Fig. wiring diagram for stepper driver

After that, I modified my microcontroller from embedded programming week to work with the stepper motor. Here I added rails to mount the stepper controller, get output from it and to give input voltage into the circuit.

Fig. schematic design on Eagle

After the schematic, I designed the layout accordingly and exported the design into png files. Preparations for exporting the traces and outlines as well as the process of milling and soldering were explained the process in detail in Electronics Design week.

Fig. layout design on Eagle

Fig. milling process

I used this list of components for soldering:

I used the Arduino sketch to program the board. First I referred to the ATTiny44A datasheet to check the pin numbers to program. I started to write a simple program referring to the example of Arduino and A4988 code..
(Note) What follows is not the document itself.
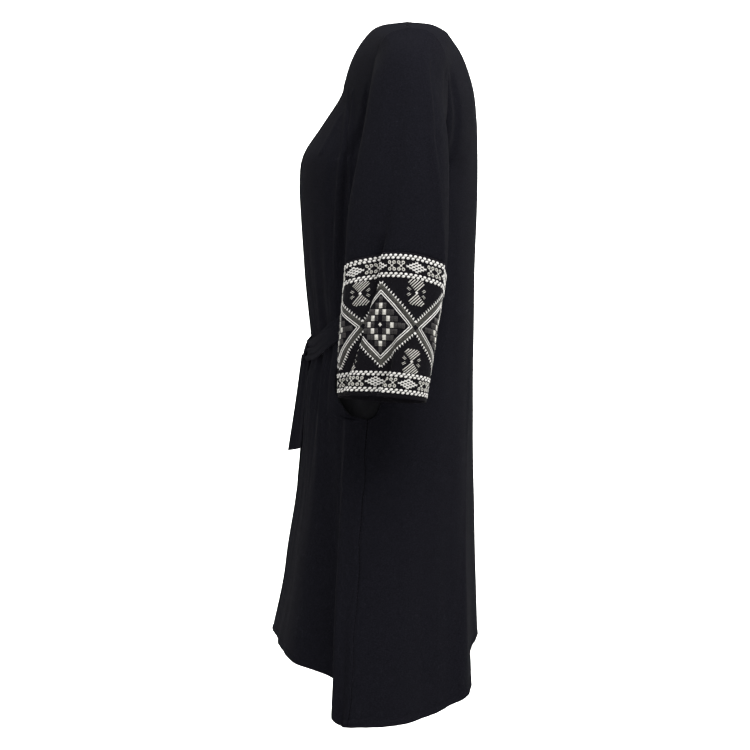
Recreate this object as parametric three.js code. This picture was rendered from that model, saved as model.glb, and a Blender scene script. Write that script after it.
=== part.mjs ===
// A women's black crepe manteau, filled out as it is worn: two fronts that overlap at the centre, a back,
// two three-quarter sleeves with deep embroidered cuff bands, pockets in the side seams, and a sash in two
// halves, each sewn into a side seam and knotted in front. Each piece that a maker cuts is one thin wall.
// Millimetres, +Z up. The front faces -Y and the wearer's left is +X. The origin is midway between the two
// inner ends of the shoulder seams, where the wearer's shoulders carry the garment.
import * as THREE from "three";

// Driving sizes.
const cloth = 1.2; // thickness of the crepe
const bandCloth = 1.8; // embroidered band on its crepe ground
const sashCloth = 2.2; // crepe folded double
const seam = 0.3; // gap between two pieces that are sewn together
const overlap = 20; // each front runs this far past the centre
const overlapLift = 3.2; // how far the upper front stands proud of the under one
const mouth = { top: -446, foot: -559, front: 0.34, back: 0.05 }; // pocket mouth, and how far its lips part
const bag = { top: -432, foot: -640, reach: 0.36, inset: 6, depth: 11 }; // pocket bag, hung inside the front
const sash = { width: 32, seamZ: -424, knotZ: -460, gathered: 27 }; // one half of the sash, seam to knot
const knot = { x: 20, y: 4.8, z: 19.5, centreY: -143.8, lean: 0.12 }; // half sizes, and a lean forwards
const tail = { top: -480.4, foot: -605, slant: 5 }; // free ends of the sash

// Sections of one front, from the shoulder seam down to the hem. in is the end on the neckline or the front
// edge, out the end on the armhole or the side seam, both as x, y, z. round is the exponent of the curve
// between them: 2 is an ellipse, more is squarer. fall is how late the height drops towards out: 1 drops
// evenly. dip lowers the cloth between the two ends.
const frontSections = [
  { at: "shoulder", in: [80, 2, 0], out: [195, 2, -30], round: 2.0, fall: 1.0 },
  { at: "collarbone", in: [77, -38, -6], out: [193, -27, -40], round: 2.0, fall: 1.1 },
  { at: "neckline 1", in: [68, -60, -25], out: [187, -40, -66], round: 2.1, fall: 1.3 },
  { at: "neckline 2", in: [50, -76, -51], out: [180, -47, -97], round: 2.3, fall: 1.6 },
  { at: "neckline 3", in: [22, -86, -78], out: [175, -51, -127], round: 2.4, fall: 2.0 },
  { at: "neck point", in: [0, -93, -100], out: [171, -52, -156], round: 2.4, fall: 2.0 },
  { at: "chest", in: [0, -119, -140], out: [170, -50, -182], round: 2.4, fall: 2.0 },
  { at: "above bust", in: [0, -143, -178], out: [173, -42, -204], round: 2.5, fall: 2.0 },
  { at: "underarm", in: [0, -149, -212], out: [178, -25, -222], round: 2.5, fall: 2.0 },
  { at: "bust", in: [0, -148, -264], out: [181, -28, -270], round: 2.5, fall: 2.0 },
  { at: "midriff", in: [0, -142, -358], out: [184, -34, -352], round: 2.4, fall: 2.0 },
  { at: "waist", in: [0, -132, -458], out: [189, -42, -434], round: 2.3, fall: 2.0 },
  { at: "pocket", in: [0, -140, -505], out: [198, -48, -497], round: 2.2, fall: 2.0 },
  { at: "pocket foot", in: [0, -145, -556], out: [208, -53, -559], round: 2.1, fall: 2.0 },
  { at: "hip", in: [0, -149, -614], out: [220, -57, -624], round: 2.05, fall: 2.0 },
  { at: "seat", in: [0, -156, -677], out: [237, -62, -702], round: 1.95, fall: 2.0 },
  { at: "thigh", in: [0, -167, -743], out: [253, -67, -788], round: 1.85, fall: 2.0, dip: -4 },
  { at: "above hem", in: [0, -175, -806], out: [268, -72, -874], round: 1.75, fall: 2.0, dip: -12 },
  { at: "hem", in: [0, -186, -868], out: [280, -78, -957], round: 1.7, fall: 2.0, dip: -22 },
];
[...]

In the code, it needs to define the step pin and direction pin for the stepper motor. The stepper motor which I used was 200 pulses for making one full cycle rotation, which means 1.8 degrees per step (360 degrees/ 200 pulses). We can control the rotation speed of the motor by changing the delay time.

Fig. setup for stepper motor

Fig. setup for stepper motore

Fig. setup for stepper motore

Fig. coding for stepper motor

When I upload the code to the controller it did not work initially. After rigorous troubleshooting, I found out that some pins in the rails were not soldered properly. After soldering again them I uploaded the code. Then it started to work fine.

Fig. setup for stepper motore

Group work:

For this task, we (Alok, Jobin, Sahan, and Yasir) measured the power consumption of a 5 mm LED and an RGB LED (the one used in the individual assignment above). The consumption of the LEDs was measured by directly powering them with a variable power supply and varying the voltage and current in order to measure the resulting effect on the brightness of the LEDs.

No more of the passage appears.